The structural factors here are more about productivity and trade than about transformation. Improvements in yields, better logistics and the gradual re‑routing of Black Sea exports have reduced the tail risk of extreme price spikes, even if climate‑related volatility remains a background threat. Consensus outlooks suggest that grain prices have likely bottomed but could face renewed downward pressure if harvests are strong and macro growth slows.

Cross‑Cutting Risks and What to Watch

Several cross‑market themes could upset or reinforce this baseline.

  • Global growth and China: Weak industrial demand is a key reason Oxford Economics expects aggregate commodity prices to contract in 2026; a positive surprise in global or Chinese growth would tighten energy and metals markets more quickly than current forecasts imply.

  • Geopolitics: Escalation in the Middle East, renewed disruption in the Black Sea or further fragmentation of trade could re‑introduce scarcity premia across oil, gas and grains, even in markets that look amply supplied on paper.

  • Policy and the energy transition: Faster‑than‑expected deployment of renewables, EVs and grid upgrades would amplify demand for copper, lithium, nickel and related metals, while slower policy follow‑through would ease some of the projected tightness.

  • Currency and rates: A broadly weaker U.S. dollar and lower real yields would support metals and potentially gold, while a stronger dollar and higher real yields would pressure the complex.

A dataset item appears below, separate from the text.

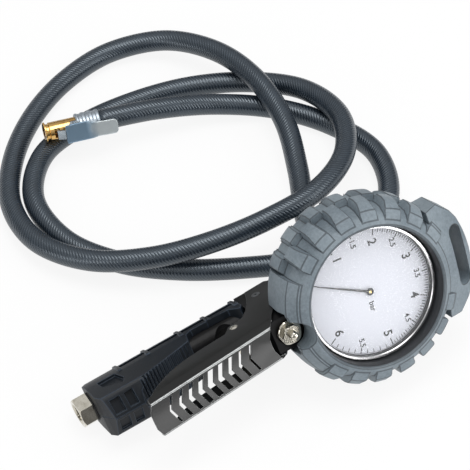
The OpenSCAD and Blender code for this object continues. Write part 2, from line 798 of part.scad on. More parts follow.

For 2026, the composite message from major outlooks is that commodities are moving from a single, inflation‑hedge trade into a more nuanced landscape: oversupplied oil, pockets of tightness in gas, structurally important metals pulled by the energy transition, and agriculture normalising after a shock‑driven cycle. The opportunity set lies less in betting on “commodities” as a monolith and more in understanding where fundamentals and policy are pushing different slices of the complex in opposite directions.